Further, paragraph 191 of PS LA 2005/24 provides:
191. The approach outlined in this practice statement (refer to paragraphs 75 to 150) to the counterfactual and the sole or dominant purpose test in Part IVA is relevant (except that amendments corresponding to the 2013 amendments of Part IVA have not been made to section 67) and should be taken into account by Tax officers who are considering the application of section 67 of the FBTAA.
Under the existing Plans, if an EST was not used, no fringe benefits tax would be payable and nor is it likely that benefits provided to employees under other alternative remuneration plans would result in fringe benefits tax being payable.

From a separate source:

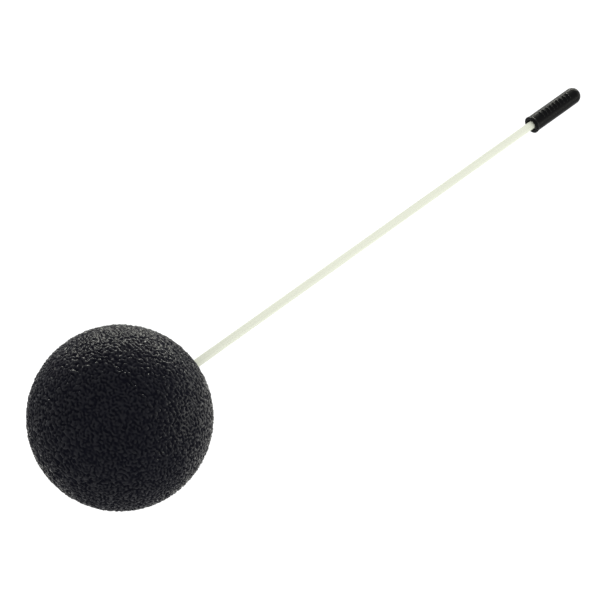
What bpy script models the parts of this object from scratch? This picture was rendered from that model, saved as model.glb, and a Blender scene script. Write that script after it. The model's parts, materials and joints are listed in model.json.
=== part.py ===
"""Friction mallet: a moulded rubber ball on a glass-fibre rod, with a push-on rubber grip.

The mallet lies as it would on a table, on the ball and on the grip's domed end, so the rod
slopes down towards the grip. The origin is on the table, under the middle of the object. The
rod runs towards +X and lies in the XZ plane. Every piece is turned about the rod's own axis,
which an empty carries: its Z runs along the rod from the ball towards the grip, its X points
down to the table, and its origin is the centre of the ball.
"""
import math

import bmesh
import bpy

MM = 0.001
GAP = 0.3 * MM                       # air left between two pieces that touch

# Ball
BALL_RADIUS = 41.5 * MM
BALL_SEGMENTS = 72
BALL_RINGS = 18                      # rings of faces on each side of the parting line
BORE_DEPTH = 50.0 * MM               # from the ball's surface, so the rod passes its centre
MOUTH_ROUNDING = 0.8 * MM
MOUTH_STEPS = 4
PARTING_OFFSET = -0.8 * MM           # the mould parts a little on the far side of the centre
PARTING_HALF_WIDTH = 0.45 * MM
PARTING_DEPTH = 0.3 * MM

# Rod
ROD_RADIUS = 2.0 * MM
ROD_LENGTH = 300.0 * MM
ROD_CHAMFER = 0.3 * MM
ROD_SEGMENTS = 40

# Adhesive in the ball's bore
ADHESIVE_WALL = 0.4 * MM
ADHESIVE_FLOOR = 1.0 * MM
FILLET_HEIGHT = 1.3 * MM
FILLET_STEPS = 5
FILLET_EDGE_ANGLE = math.radians(112.0)

# Grip
GRIP_RADIUS = 4.25 * MM
GRIP_LENGTH = 34.5 * MM
GRIP_SEGMENTS = 64
GRIP_BORE_DEPTH = 27.5 * MM
DOME_STEPS = 9
LIP_RADIUS = 4.5 * MM                # rolled lip round the mouth
LIP_ROUNDING = 0.45 * MM
LIP_LAND = 0.5 * MM                  # straight stretch of the lip's crest
LIP_RUN_OUT = 0.9 * MM               # the lip fades into the body over this length
LIP_STEPS = 4
LEAD_IN_RADIUS = 2.8 * MM
LEAD_IN_DEPTH = 2.0 * MM
LEAD_IN_EDGE = 0.15 * MM

# Raised ribs along the grip's upper side
RIB_COUNT = 9
RIB_PITCH = 2.4 * MM
RIB_FIRST = 6.6 * MM                 # from the grip's mouth to the middle of the first rib
RIB_WIDTH = 1.2 * MM
RIB_HEIGHT = 0.32 * MM
RIB_ROOT = 0.35 * MM                 # how far a rib's body reaches under the grip's skin
RIB_SWEEP = math.radians(58.0)       # how far a rib runs round the grip
RIB_MIDDLE = math.pi                 # the side that faces up as the mallet lies
RIB_SLICES = 10
RIB_CROWN_STEPS = 6
RIB_END_SCALE = 0.35                 # a rib's end section against its middle section

# Sizes that follow
BORE_RADIUS = ROD_RADIUS + ADHESIVE_WALL + 2.0 * GAP
BORE_FLOOR = BALL_RADIUS - BORE_DEPTH
ROD_START = BORE_FLOOR + ADHESIVE_FLOOR + 2.0 * GAP
ROD_END = ROD_START + ROD_LENGTH
GRIP_START = ROD_END + GAP - GRIP_BORE_DEPTH
GRIP_TIP = GRIP_START + GRIP_LENGTH
DOME_CENTRE = GRIP_TIP - GRIP_RADIUS
TILT = math.asin((BALL_RADIUS - GRIP_RADIUS) / DOME_CENTRE)
BALL_X = (BALL_RADIUS - DOME_CENTRE * math.cos(TILT) - GRIP_RADIUS) / 2.0

MERGE_DISTANCE = 0.002 * MM
SHARP_EDGE = math.radians(32.0)


def clear_scene():
    """Remove whatever objects the file starts with."""
    for found in list(bpy.data.objects):
        bpy.data.objects.remove(found, do_unlink=True)


def plain_material(name, colour, roughness):
    """A Principled material for one piece."""
    material = bpy.data.materials.new(name)
    material.use_nodes = True
    shader = material.node_tree.nodes["Principled BSDF"]
    shader.inputs["Base Color"].default_value = (*colour, 1.0)
    shader.inputs["Roughness"].default_value = roughness
    shader.inputs["Metallic"].default_value = 0.0
    return material


def arc(centre, radius, start, end, steps):
    """Points of an arc in the profile plane, from one angle to another."""
    points = []
    for step in range(steps + 1):
        angle = start + (end - start) * step / steps
        points.append((centre[0] + radius * math.cos(angle), centre[1] + radius * math.sin(angle)))
    return points


def turned_mesh(name, profile, segments):
    """Turn a profile of (radius, height) points about Z into one closed body."""
    shape = bmesh.new()
    corners = [shape.verts.new((radius, 0.0, height)) for radius, height in profile]
    edges = [shape.edges.new(pair) for pair in zip(corners, corners[1:])]
    bmesh.ops.spin(
        shape, geom=corners + edges, cent=(0.0, 0.0, 0.0), axis=(0.0, 0.0, 1.0),
        angle=2.0 * math.pi, steps=segments, use_merge=True,
    )
    bmesh.ops.remove_doubles(shape, verts=shape.verts, dist=MERGE_DISTANCE)
    bmesh.ops.recalc_face_normals(shape, faces=shape.faces)
    mesh = bpy.data.meshes.new(name)
    shape.to_mesh(mesh)
    shape.free()
    mesh.shade_smooth()
    mesh.set_sharp_from_angle(angle=SHARP_EDGE)
    return mesh


def place_piece(name, mesh, material, height, carrier):
    """Add a named piece to the scene, with its origin on the rod's axis."""
    piece = bpy.data.objects.new(name, mesh)
    piece.parent = carrier
    piece.location = (0.0, 0.0, height)
    bpy.context.scene.collection.objects.link(piece)
    if material is not None:
        mesh.materials.append(material)
    return piece


def rod_axis():
    """The empty on the rod's axis, at the ball's centre, sloped so the grip's end lies down."""
    axis = bpy.data.objects.new("rod_axis", None)
    axis.location = (BALL_X, 0.0, BALL_RADIUS)
    axis.rotation_euler = (0.0, math.pi / 2.0 + TILT, 0.0)
    bpy.context.scene.collection.objects.link(axis)
    return axis


def mouth_centre():
    """Centre of the rounding between the ball's surface and its bore, in the profile plane."""
    radius = BORE_RADIUS + MOUTH_ROUNDING
    reach = BALL_RADIUS - MOUTH_ROUNDING
    return radius, math.sqrt(reach ** 2 - radius ** 2)


def ball_profile():
    """The ball's outline: far pole, parting groove, rounded mouth, bore wall, bore floor."""
    half_angle = math.asin(PARTING_HALF_WIDTH / BALL_RADIUS)
    parting = math.asin(PARTING_OFFSET / BALL_RADIUS)
    centre = mouth_centre()
    tangent = math.atan2(centre[1], centre[0])
    origin = (0.0, 0.0)
    far_half = arc(origin, BALL_RADIUS, -math.pi / 2.0, parting - half_angle, BALL_RINGS)
    groove = arc(origin, BALL_RADIUS - PARTING_DEPTH, parting, parting, 1)[:1]
    near_half = arc(origin, BALL_RADIUS, parting + half_angle, tangent, BALL_RINGS)
    rounding = arc(centre, MOUTH_ROUNDING, tangent, math.pi, MOUTH_STEPS)[1:]
    return far_half + groove + near_half + rounding + [(BORE_RADIUS, BORE_FLOOR), (0.0, BORE_FLOOR)]


def make_ball(carrier):
    """The rubber ball with its blind bore."""
    mesh = turned_mesh("ball_head", ball_profile(), BALL_SEGMENTS)
    rubber = plain_material("ball_rubber", (0.011, 0.011, 0.014), 0.46)
    return place_piece("ball_head", mesh, rubber, 0.0, carrier)


def adhesive_profile():
    """The adhesive's outline: floor, outer wall, flared mouth, concave fillet, inner wall."""
    outer = BORE_RADIUS - GAP
    inner = ROD_RADIUS + GAP
    floor = BORE_FLOOR + GAP
    flare = arc(mouth_centre(), MOUTH_ROUNDING + GAP, math.pi, FILLET_EDGE_ANGLE, MOUTH_STEPS)
    edge = flare[-1]
    fillet = []
    for step in range(1, FILLET_STEPS + 1):
        left = 1.0 - step / FILLET_STEPS
        rise = 1.0 - left
        fillet.append((inner + (edge[0] - inner) * left ** 2, edge[1] + FILLET_HEIGHT * rise ** 2))
    inside = [(inner, floor + ADHESIVE_FLOOR), (0.0, floor + ADHESIVE_FLOOR)]
    return [(0.0, floor), (outer, floor)] + flare + fillet + inside


def make_adhesive(carrier):
    """The cured adhesive that bonds the rod in the ball."""
    mesh = turned_mesh("head_adhesive", adhesive_profile(), ROD_SEGMENTS)
    resin = plain_material("cured_adhesive", (0.62, 0.58, 0.45), 0.25)
    return place_piece("head_adhesive", mesh, resin, 0.0, carrier)


def make_rod(carrier):
    """The straight glass-fibre rod with chamfered ends."""
    shoulder = ROD_RADIUS - ROD_CHAMFER
    profile = [
        (0.0, 0.0),
        (shoulder, 0.0),
        (ROD_RADIUS, ROD_CHAMFER),
        (ROD_RADIUS, ROD_LENGTH - ROD_CHAMFER),
        (shoulder, ROD_LENGTH),
        (0.0, ROD_LENGTH),
    ]
    mesh = turned_mesh("shaft", profile, ROD_SEGMENTS)
    glass_fibre = plain_material("glass_fibre", (0.76, 0.79, 0.65), 0.38)
    return place_piece("shaft", mesh, glass_fibre, ROD_START, carrier)


def grip_profile():
    """The grip's outline: bore floor, bore, lead-in, mouth face, rolled lip, body, dome."""
    bore = ROD_RADIUS + GAP
    lip_centre = (LIP_RADIUS - LIP_ROUNDING, LIP_ROUNDING)
    land_end = LIP_ROUNDING + LIP_LAND
    inside = [(0.0, GRIP_BORE_DEPTH), (bore, GRIP_BORE_DEPTH), (bore, LEAD_IN_DEPTH)]
    mouth = [(LEAD_IN_RADIUS, LEAD_IN_EDGE), (LEAD_IN_RADIUS + LEAD_IN_EDGE, 0.0)]
    lip = arc(lip_centre, LIP_ROUNDING, -math.pi / 2.0, 0.0, LIP_STEPS)
    fade = []
    for step in range(LIP_STEPS + 1):
        share = step / LIP_STEPS
        ease = (1.0 + math.cos(math.pi * share)) / 2.0
        radius = GRIP_RADIUS + (LIP_RADIUS - GRIP_RADIUS) * ease
        fade.append((radius, land_end + LIP_RUN_OUT * share))
    dome_centre = (0.0, GRIP_LENGTH - GRIP_RADIUS)
    dome = arc(dome_centre, GRIP_RADIUS, 0.0, math.pi / 2.0, DOME_STEPS)
    return inside + mouth + lip + fade + dome


def rib_section(angle, scale):
    """One slice through a rib: a flat root under the skin and a rounded crown above it."""
    half_width = RIB_WIDTH * scale / 2.0
    section = [(GRIP_RADIUS - RIB_ROOT, half_width), (GRIP_RADIUS - RIB_ROOT, -half_width)]
    for step in range(RIB_CROWN_STEPS + 1):
        turn = math.pi * step / RIB_CROWN_STEPS
        radius = GRIP_RADIUS + RIB_HEIGHT * scale * math.sin(turn)
        section.append((radius, -half_width * math.cos(turn)))
    return [(radius * math.cos(angle), radius * math.sin(angle), height) for radius, height in section]


def add_rib(shape, middle):
    """Loft one rib round the grip through its slices, and cap both ends."""
    rings = []
    for index in range(RIB_SLICES + 1):
        share = 2.0 * index / RIB_SLICES - 1.0
        angle = RIB_MIDDLE + RIB_SWEEP / 2.0 * share
        scale = RIB_END_SCALE + (1.0 - RIB_END_SCALE) * math.sqrt(1.0 - share ** 4)
        points = rib_section(angle, scale)
        rings.append([shape.verts.new((x, y, z + middle)) for x, y, z in points])
    count = len(rings[0])
    for ring, following in zip(rings, rings[1:]):
        for index in range(count):
            after = (index + 1) % count
            shape.faces.new((ring[index], ring[after], following[after], following[index]))
    shape.faces.new(rings[0])
    shape.faces.new(rings[-1])


def make_ribs(carrier):
    """The raised ribs as one joining shape, which the grip takes in."""
    shape = bmesh.new()
    for index in range(RIB_COUNT):
        add_rib(shape, RIB_FIRST + index * RIB_PITCH)
    bmesh.ops.recalc_face_normals(shape, faces=shape.faces)
    mesh = bpy.data.meshes.new("grip_ribs")
    shape.to_mesh(mesh)
    shape.free()
    ribs = place_piece("grip_ribs", mesh, None, GRIP_START, carrier)
    ribs.hide_render = True
    ribs.display_type = "WIRE"
    return ribs


def make_grip(carrier):
    """The push-on rubber grip with its lip, bore, domed end and raised ribs."""
    mesh = turned_mesh("grip_cap", grip_profile(), GRIP_SEGMENTS)
    rubber = plain_material("grip_rubber", (0.012, 0.012, 0.013), 0.34)
    grip = place_piece("grip_cap", mesh, rubber, GRIP_START, carrier)
    union = grip.modifiers.new("raised_ribs", "BOOLEAN")
    union.operation = "UNION"
    union.solver = "EXACT"
    union.object = make_ribs(carrier)
    return grip


def main():
    clear_scene()
    axis = rod_axis()
    make_ball(axis)
    make_adhesive(axis)
    make_rod(axis)
    make_grip(axis)
    bpy.context.view_layer.update()


main()
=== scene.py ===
"""Friction mallet: a wrinkled rubber ball on a glass-fibre rod, with a ribbed rubber grip.

Each piece is modelled about the rod's own axis and then laid where the solid model has it.
In those axes the origin is the ball's centre, Z runs along the rod towards the grip, and X
points down to the table.
"""

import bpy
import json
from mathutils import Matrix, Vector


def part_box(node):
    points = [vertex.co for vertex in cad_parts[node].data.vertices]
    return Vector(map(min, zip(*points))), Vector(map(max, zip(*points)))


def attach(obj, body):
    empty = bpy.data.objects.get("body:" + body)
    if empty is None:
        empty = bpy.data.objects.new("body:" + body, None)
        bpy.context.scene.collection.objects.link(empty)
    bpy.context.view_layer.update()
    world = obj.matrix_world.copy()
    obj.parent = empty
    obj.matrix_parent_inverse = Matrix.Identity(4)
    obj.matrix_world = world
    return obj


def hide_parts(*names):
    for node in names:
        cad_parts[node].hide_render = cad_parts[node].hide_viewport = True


bl_info = {
    "name": "Friction Mallet",
    "version": (1, 0, 0),
    "blender": (4, 5, 0),
    "location": "3D View > Sidebar > Mallet",
    "description": "Models a friction mallet: wrinkled rubber ball, glass-fibre rod and ribbed grip",
    "category": "Add Mesh",
}

import json
import math

import bmesh
import bpy
from bpy.props import FloatProperty, FloatVectorProperty, IntProperty, PointerProperty
from mathutils import Matrix, Vector

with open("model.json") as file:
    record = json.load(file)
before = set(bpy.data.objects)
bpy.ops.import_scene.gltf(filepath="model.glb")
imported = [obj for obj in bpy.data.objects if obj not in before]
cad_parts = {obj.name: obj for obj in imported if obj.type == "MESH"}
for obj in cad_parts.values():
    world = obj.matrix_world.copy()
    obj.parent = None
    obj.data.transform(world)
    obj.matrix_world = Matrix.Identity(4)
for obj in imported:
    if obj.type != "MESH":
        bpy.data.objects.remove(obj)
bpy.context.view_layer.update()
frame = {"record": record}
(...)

In addition, under the Plan arrangements (with an EST), the benefits provided by way of irretrievable contributions to the EST and the provision of Rights (and the Company A shares received on their vesting) to eligible employees are excluded from the definition of a fringe benefit for the reasons given in the responses to questions 7 and 8 above. Therefore, as these benefits have been excluded from the definition of a fringe benefit, no fringe benefit arises and no fringe benefits tax will be payable by using an EST with the Equity Plans. Also, as there would be no fringe benefits tax payable under the Plans without the use of an EST (and nor likely would fringe benefits tax be payable under other alternative remuneration plans), the fringe benefits tax liability is not any less than it would have been but for the arrangement.
Accordingly, the Commissioner will not make a determination that section 67 of the FBTAA 1986 applies to include an amount in the aggregate fringe benefits amount of Company A or any subsidiary member of the Company A income tax consolidated group in relation to a tax benefit obtained from the irretrievable cash contributions made by Company A or any subsidiary member of the Company A income tax consolidated group to the Trustee of the EST to fund the subscription for or acquisition on-market of shares in Company A.